My first pursuit was to identify types of grasses that in the Northeast where I live that are less demanding of mowing, fertilization, irrigation, and pesticides. A few emails put me in touch with turf breeders at Rutgers, Cornell, and the University of Connecticut who very generously shared the under-utilized low-maintenance turfs that they had created. A visit to Dr. Stacy Bonos at Rutger’s turf-breeding station was particularly eye-opening.
I soon came to focus on mixes of different fine fescue cultivars as the most promising alternative for my purposes. Once established on a site, such blends require mowing no more than 2-3 times a year, they are drought-resistant and much less hungry for nitrogen, and, if the cultivars are chosen with care, naturally weed- and insect-resistant.
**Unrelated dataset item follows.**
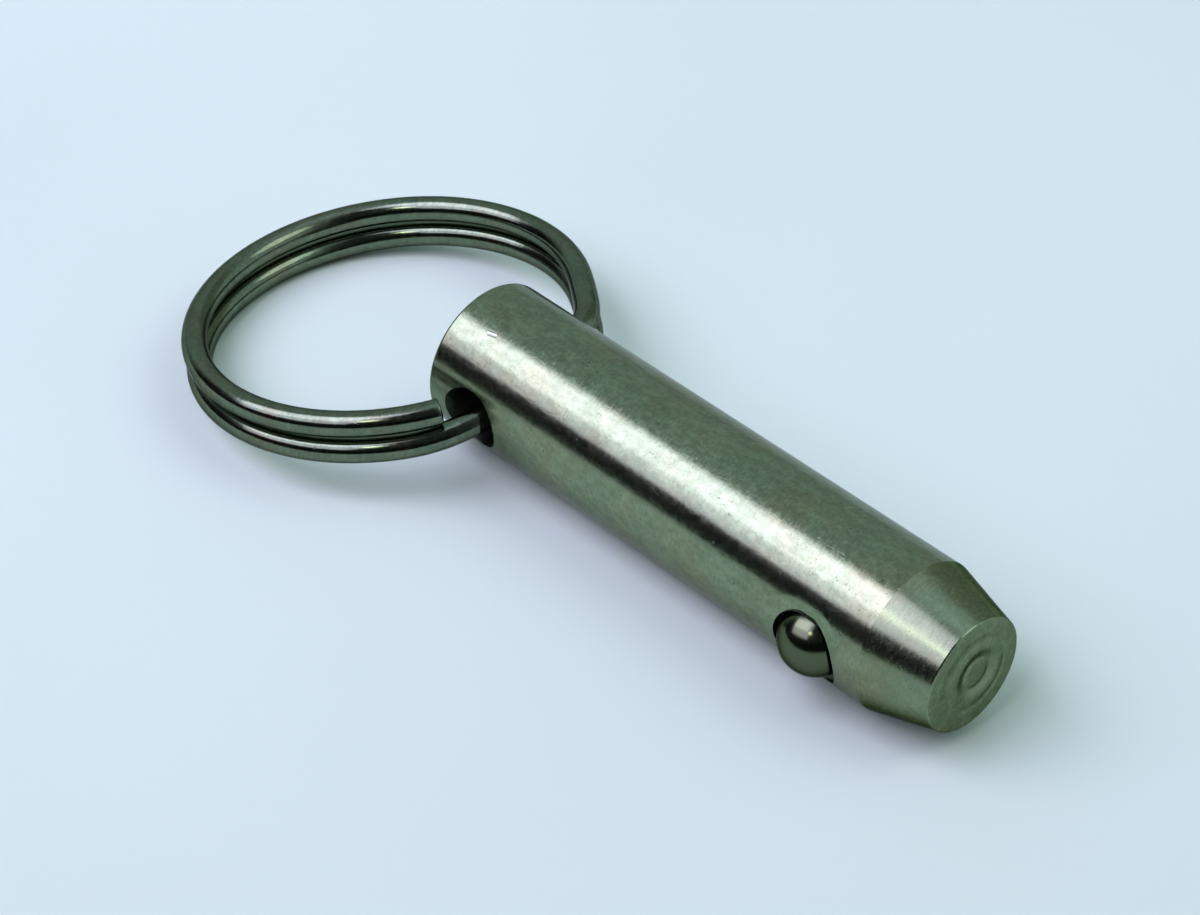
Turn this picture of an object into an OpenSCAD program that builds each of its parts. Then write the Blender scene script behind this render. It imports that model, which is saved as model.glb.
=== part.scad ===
// Detent pin: a turned steel pin with a spring-loaded ball near its nose and a
// two-turn split ring through a cross hole near its head.
// The pin lies along +X with the centre of its head end at the origin, as it comes
// to rest on a flat surface: the shank touches it, and so does the ring's far side.

/* [Pin] */
// Diameter of the shank (3/8 inch)
pin_d = 9.525; // [9.4:0.025:9.6]
// Overall length, head end to nose end
pin_length = 39.6; // [36:0.1:48]
// Length of the tapered nose
nose_length = 4.3; // [3:0.1:6]
// Diameter of the flat end of the nose
nose_d = 7.28; // [6.5:0.02:8.5]
// Edge break round the head end
head_chamfer = 0.2; // [0.1:0.05:0.4]
// Edge break round the nose end
nose_chamfer = 0.12; // [0.05:0.01:0.3]

/* [Nose face] */
// Outer diameter of the shallow turned groove in the nose face
face_groove_d = 4.3; // [3.6:0.1:5.6]
// Diameter of the disc left standing inside the groove
face_disc_d = 2; // [1.6:0.1:3]
// Depth of the groove
face_groove_depth = 0.28; // [0.1:0.02:0.4]

/* [Ring hole] */
// Diameter of the cross hole for the ring (5/32 inch)
ring_hole_d = 3.97; // [3.9:0.01:4.2]
// Distance of its centre from the head end
ring_hole_x = 3.62; // [3.4:0.02:5]
// Depth below the hole's flanks at which the countersink of its mouths begins
ring_hole_break = 0.1; // [0.05:0.01:0.2]
// How far the hole dips below level on the near side, as the pin lies, in degrees
ring_hole_dip = 4; // [0:1:6]

/* [Detent] */
// Diameter of the ball (11/64 inch)
ball_d = 4.366; // [4.3:0.002:4.4]
// Distance of the ball from the head end
ball_x = 31.1; // [28:0.1:31.6]
// How far the ball stands out of the shank
ball_proud = 1; // [0.95:0.01:1.05]
// Turn of the ball's bore from the ring hole, about the pin's axis, in degrees
ball_turn = 5; // [0:1:20]
// Running clearance round the ball in its bore
ball_clearance = 0.05; // [0.03:0.01:0.08]
// Diameter of the sunk mark left where the bore's edge was staked over the ball
stake_mark_d = 5; // [4.8:0.05:5.2]
// Depth of the stake mark below the shank
stake_depth = 0.14; // [0.05:0.01:0.2]
// Diameter of the spring's wire
spring_wire_d = 0.4; // [0.35:0.01:0.45]
// Mean diameter of the spring
spring_mean_d = 2.9; // [2.6:0.05:3.2]
// Number of turns in the spring
spring_turns = 5; // [4:0.5:6]

/* [Ring] */
// Outer diameter of the split ring
ring_od = 25.8; // [25.4:0.1:26.4]
// Diameter of the ring's wire
ring_wire_d = 1.62; // [1.5:0.02:1.7]
// Gap between the ring's two turns
ring_gap = 0.36; // [0.3:0.02:0.5]
// Distance of the ring's centre from the hole that it hangs in
ring_reach = 11.55; // [11.5:0.05:11.6]
// How far the ring has slipped sideways through the hole
ring_slip = 1.2; // [1:0.05:1.25]
// Angle at the ring's centre from the hole to the cut end on the near side
near_end_angle = 25; // [24:1:30]
// Angle at the ring's centre from the hole to the cut end on the far side
far_end_angle = 36; // [34:1:40]
// How far the wire is pushed out of round at the hole's far mouth
mouth_bulge = 0.6; // [0.5:0.05:0.7]

/* [Hidden] */

pin_r = pin_d / 2;
nose_start = pin_length - nose_length;
turned_fn = 120;

// The countersink widens by this much for each unit of height
countersink_slope = 0.35;

// The ball's bore, measured outward from the pin's axis along the bore
ball_r = ball_d / 2;
ball_height = pin_r + ball_proud - ball_r;
ball_dip = ring_hole_dip + ball_turn;
socket_r = ball_r + ball_clearance;
bore_r = socket_r + 0.02;
bore_bottom = -2.2;
drill_point = bore_r * tan(31);
above_pin = 1;

// The spring stands on the bore's floor and meets the ball from below
spring_r = spring_mean_d / 2;
wire_gap = 0.02;
seat_reach = ball_r + spring_wire_d / 2 + wire_gap;
spring_top = ball_height - sqrt(seat_reach * seat_reach - spring_r * spring_r);
spring_bottom = bore_bottom + spring_wire_d / 2 + wire_gap;
spring_dead = 0.75;
spring_steps = 20;
spring_sides = 8;

// The ring: its own plane is level until it droops about the hole
ring_r = (ring_od - ring_wire_d) / 2;
wire_r = ring_wire_d / 2;
turn_lift = wire_r + ring_gap / 2;
far_arm = ring_reach + ring_r;
droop_drop = pin_r - wire_r;
ring_droop = asin(droop_drop / norm([far_arm, turn_lift])) - atan(turn_lift / far_arm);
jog_angle = 36;
bulge_angle = 32;
bulge_span = 13;
end_step = 0.6;
end_taper = 0.82;
ring_steps = 220;
ring_sides = 18;

// Puts a shape that is drawn along Z with its top outward into the near side of the pin
module out_of_near_side(x, dip) {
    translate([x, 0, 0])
        rotate([90 + dip, 0, 0])
            children();
}

// Half section of the turned pin: x is the radius and y the distance from the head
module pin_section() {
    groove_r = face_groove_d / 2;
    disc_r = face_disc_d / 2;
    groove_y = pin_length - face_groove_depth;
    polygon([
        [0, 0],
        [pin_r - head_chamfer, 0],
        [pin_r, head_chamfer],
        [pin_r, nose_start],
        [nose_d / 2, pin_length - nose_chamfer],
        [nose_d / 2 - nose_chamfer, pin_length],
        [groove_r, pin_length],
        [groove_r - 0.35, groove_y],
        [disc_r + 0.2, groove_y],
        [disc_r, groove_y + 0.18],
        [0, groove_y + 0.2]
    ]);
}

// Cutter for the ring's cross hole: both mouths are countersunk with a steep cone, which
// breaks the edge least at the hole's flanks and most where the shank stands highest
module ring_hole() {
    hole_r = ring_hole_d / 2;
    flank_height = sqrt(pin_r * pin_r - hole_r * hole_r);
    cone_height = pin_r + above_pin - flank_height + ring_hole_break;
    cylinder(r = hole_r, h = 4 * pin_r, center = true, $fn = 72);
    for (side = [0, 1])
        mirror([0, 0, side])
            translate([0, 0, flank_height - ring_hole_break])
                cylinder(r1 = hole_r, r2 = hole_r + countersink_slope * cone_height,
                         h = cone_height, $fn = 72);
}

// Cutter for the ball's blind bore: drill point, bore, and the socket whose lip was
// staked over the ball, so that it opens less wide at the shank than the ball
module ball_bore() {
    rotate_extrude($fn = 72)
        polygon([
            [0, bore_bottom - drill_point],
            [bore_r, bore_bottom],
            [bore_r, ball_height],
            [0, ball_height]
        ]);
    translate([0, 0, ball_height])
        sphere(r = socket_r, $fn = 72);
}

// Cutter for the stake mark: a round field that follows the shank at a small depth
module stake_mark() {
    difference() {
        cylinder(d = stake_mark_d, h = pin_r + above_pin, $fn = 72);
        rotate([0, 90, 0])
            cylinder(r = pin_r - stake_depth, h = 2 * stake_mark_d, center = true,
                     $fn = turned_fn);
    }
}

// One turned piece of bar, drilled across for the ring and bored for the ball
module pin_body() {
    color([0.62, 0.66, 0.60])
        difference() {
            rotate([90, 0, 90])
                rotate_extrude($fn = turned_fn)
                    pin_section();
            out_of_near_side(ring_hole_x, ring_hole_dip) ring_hole();
            out_of_near_side(ball_x, ball_dip) ball_bore();
            out_of_near_side(ball_x, ball_dip) stake_mark();
        }
}

// Steel ball, held out against the staked lip
module detent_ball() {
    color([0.75, 0.76, 0.72])
        out_of_near_side(ball_x, ball_dip)
            translate([0, 0, ball_height])
                sphere(r = ball_r, $fn = 60);
}

// A tube of round section along points, closed at both ends; taper scales each section
module swept_wire(path, tangents, radius, sides, taper) {
    count = len(path);
    points = [
        for (i = [0 : count - 1])
            let (
                t = tangents[i],
                side = cross(t, [0, 0, 1]) / norm(cross(t, [0, 0, 1])),
                up = cross(side, t)
            )
            for (k = [0 : sides - 1])
                path[i] + radius * taper[i]
                    * (cos(360 * k / sides) * side + sin(360 * k / sides) * up)
    ];
    walls = [
        for (i = [0 : count - 2], k = [0 : sides - 1])
            let (n = (k + 1) % sides)
            [i * sides + k, (i + 1) * sides + k, (i + 1) * sides + n, i * sides + n]
    ];
    first_cap = [for (k = [0 : sides - 1]) k];
    last_cap = [for (k = [sides - 1 : -1 : 0]) (count - 1) * sides + k];
    polyhedron(points, concat([first_cap], walls, [last_cap]), convexity = 6);
}

// Direction of travel along a path of points, by central differences
function directions(path) = [
    for (i = [0 : len(path) - 1])
        let (
            a = path[max(i - 1, 0)],
            b = path[min(i + 1, len(path) - 1)]
        )
        (b - a) / norm(b - a)
];

// Height of the spring's wire: the first and last part turns lie flat
function spring_height(turn) =
    spring_bottom + (spring_top - spring_bottom)
        * min(max((turn - spring_dead) / (spring_turns - 2 * spring_dead), 0), 1);

// Compression spring with a flat part turn at each end
module ball_spring() {
    count = spring_turns * spring_steps;
    path = [
        for (i = [0 : count])
            let (turn = i / spring_steps)
            [spring_r * cos(360 * turn), spring_r * sin(360 * turn), spring_height(turn)]
    ];
    color([0.55, 0.57, 0.55])
        out_of_near_side(ball_x, ball_dip)
            swept_wire(path, directions(path), spring_wire_d / 2, spring_sides,
                       [for (i = [0 : count]) 1]);
}

// Smooth step from 0 to 1
function ease(t) =
    let (c = min(max(t, 0), 1))
    c * c * (3 - 2 * c);

// Turns an angle into the range from -180 to 180
function wrapped(a) = a - 360 * round(a / 360);

// Distance of the wire from the ring's centre: it is pushed out at the far mouth
function wire_distance(a) =
    ring_r + mouth_bulge * exp(-pow((wrapped(a) - bulge_angle) / bulge_span, 2));

// Height of the wire: upper turn, then down through the hole to the lower turn
function wire_level(a) = turn_lift * (2 * ease((a + 360 + jog_angle) / (2 * jog_angle)) - 1);

// Centre of the wire at angle a, which counts down from the near cut end
function wire_point(a) = [
    wire_distance(a) * cos(a) - ring_reach,
    wire_distance(a) * sin(a) - ring_slip,
    wire_level(a)
];

// Two-turn split ring, hanging in the cross hole with its far side on the surface. Each
// cut end has a short last section of less radius, which breaks its edge
module split_ring() {
    first = -near_end_angle;
    last = far_end_angle - 720;
    step = (last - first + 2 * end_step) / ring_steps;
    angles = concat(
        [first],
        [for (i = [0 : ring_steps]) first - end_step + i * step],
        [last]
    );
    taper = concat([end_taper], [for (i = [0 : ring_steps]) 1], [end_taper]);
    path = [for (a = angles) wire_point(a)];
    color([0.50, 0.54, 0.47])
        translate([ring_hole_x, 0, 0])
            rotate([0, -ring_droop, 0])
                swept_wire(path, directions(path), wire_r, ring_sides, taper);
}

pin_body();
detent_ball();
ball_spring();
split_ring();
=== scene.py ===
"""Looks of the detent pin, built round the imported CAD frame.

Every piece is in the CAD's own frame: the pin lies along +X with its head end at the
origin, near side -Y, top +Z. Lengths in this script are in millimetres until a mesh is made.
"""
import math

import bpy
import numpy as np
from mathutils import Matrix, Quaternion, Vector


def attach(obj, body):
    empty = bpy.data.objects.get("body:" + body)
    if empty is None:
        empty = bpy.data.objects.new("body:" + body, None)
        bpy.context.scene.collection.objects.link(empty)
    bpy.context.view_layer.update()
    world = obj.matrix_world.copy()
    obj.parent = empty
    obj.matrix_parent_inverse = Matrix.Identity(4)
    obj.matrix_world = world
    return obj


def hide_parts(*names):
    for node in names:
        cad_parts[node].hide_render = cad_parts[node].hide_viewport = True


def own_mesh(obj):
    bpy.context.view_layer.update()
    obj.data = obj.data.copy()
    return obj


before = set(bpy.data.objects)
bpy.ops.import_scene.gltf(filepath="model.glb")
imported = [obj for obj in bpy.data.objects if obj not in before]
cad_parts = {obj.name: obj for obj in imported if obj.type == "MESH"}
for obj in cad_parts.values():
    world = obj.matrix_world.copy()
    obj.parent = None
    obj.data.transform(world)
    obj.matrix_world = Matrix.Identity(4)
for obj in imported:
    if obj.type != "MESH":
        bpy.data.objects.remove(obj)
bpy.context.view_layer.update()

MM = 0.001

# The camera: its place in millimetres, and its focal length in pixels of the photo
CAMERA_PLACE = (131.0549, -109.418, 137.1385)
CAMERA_RIGHT = (0.685519, 0.727632, -0.024810)
CAMERA_UP = (-0.460020, 0.459305, 0.759882)
FOCAL_PIXELS = 3603.86
PHOTO_WIDTH = 1200
SENSOR = 36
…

However, I found these blends challenging initially because they are slow-growing (that’s why they require so little mowing) and so slow to establish.
 
It has taken several years of experimentation, but I have developed a routine that will convert a conventional lawn to fine fescues in just 6 weeks at a price customers can afford, and which, with occasional interventions, produces an mature, mostly weed-free lawn within 6 months.
 
By “weed-free” I do not mean that such a lawn is a grass monoculture. In fact, the sustainable lawn model I have been seeking demands a more diverse flora. In this case, I am defining “weeds” as plants that make the lawn unsightly, increase the need for mowing, and which will overrun their neighbors. The best way to keep such plants out of the lawn is to fill their niches with other, more turf-compatible plants. My inspiration for this came from first-hand experience, of course, but also readings in guides to lawn maintenance dating back to the pre-chemical-care era – one such book from the 1920’s, for example, included more than two dozen flowers it recommended including in the lawn.